The HP S700 And S700 Pro SSD Review
by Billy Tallis on September 7, 2017 9:00 AM ESTRandom Read Performance
Our first test of random read performance uses very short bursts of operations issued one at a time with no queuing. The drives are given enough idle time between bursts to yield an overall duty cycle of 20%, so thermal throttling is impossible. Each burst consists of a total of 32MB of 4kB random reads, from a 16GB span of the disk. The total data read is 1GB.
The HP S700 Pro's QD1 burst random read performance is a bit slower than the ADATA SU800 except for the 128GB capacity, but overall the scores are fine for a budget SSD. The S700s all perform similarly and slightly ahead of Toshiba's OCZ VX500 (DRAMless with MLC) and the 128GB SU800.

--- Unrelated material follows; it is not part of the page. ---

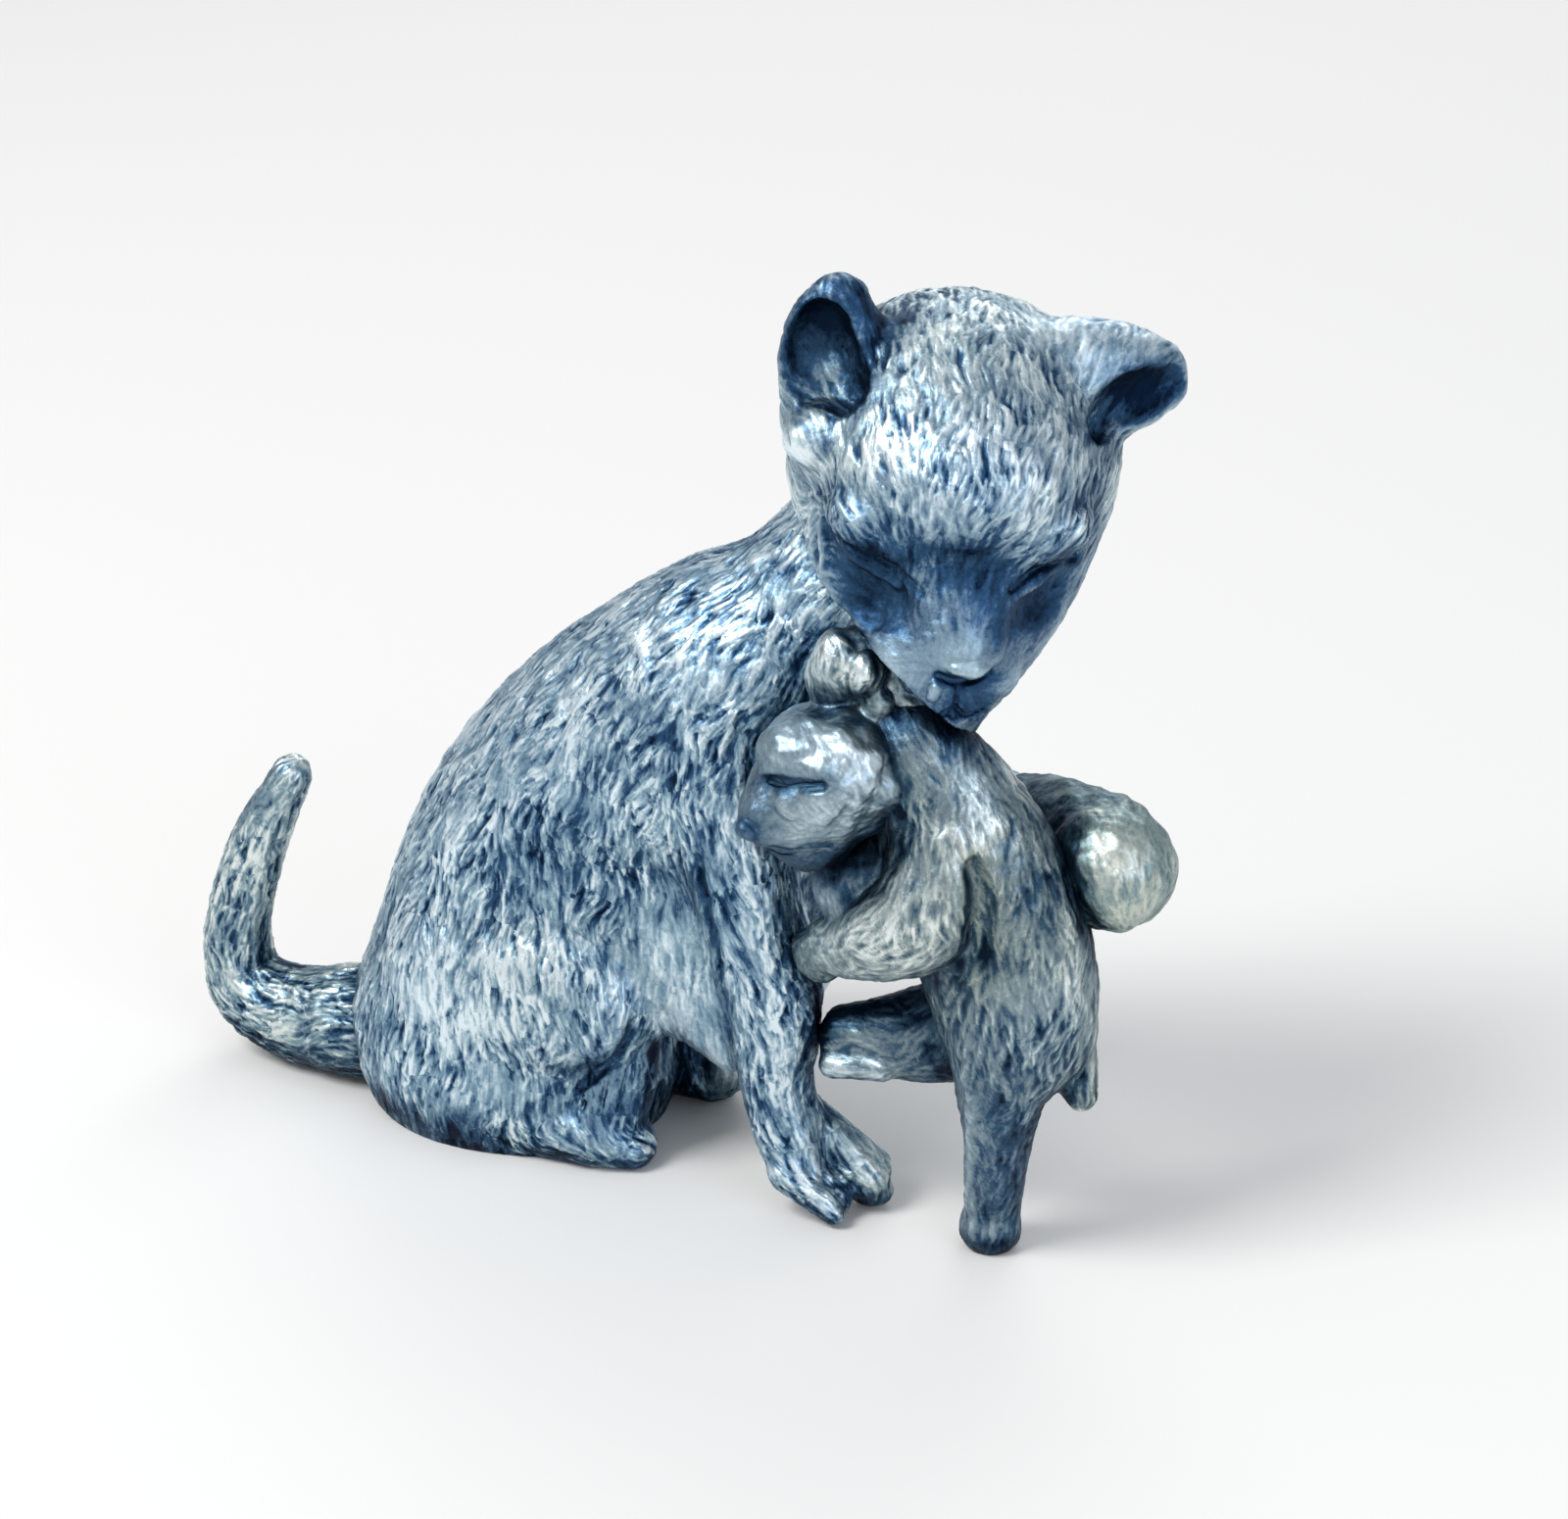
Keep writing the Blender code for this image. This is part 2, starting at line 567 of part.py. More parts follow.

Our sustained random read performance is similar to the random read test from our 2015 test suite: queue depths from 1 to 32 are tested, and the average performance and power efficiency across QD1, QD2 and QD4 are reported as the primary scores. Each queue depth is tested for one minute or 32GB of data transferred, whichever is shorter. After each queue depth is tested, the drive is given up to one minute to cool off so that the higher queue depths are unlikely to be affected by accumulated heat build-up. The individual read operations are again 4kB, and cover a 64GB span of the drive.
On a longer test and with some higher queue depths, the HP S700 falls to last place, as expected of a DRAMless SSD. The larger two S700 Pros again come in just behind the SU800, while the 128GB S700 Pro beats the SU800 but doesn't match the planar TLC based PNY CS1311.
The power efficiency of the S700 is poor but they're not alone at the bottom of the chart. The larger two S700 Pros are about average.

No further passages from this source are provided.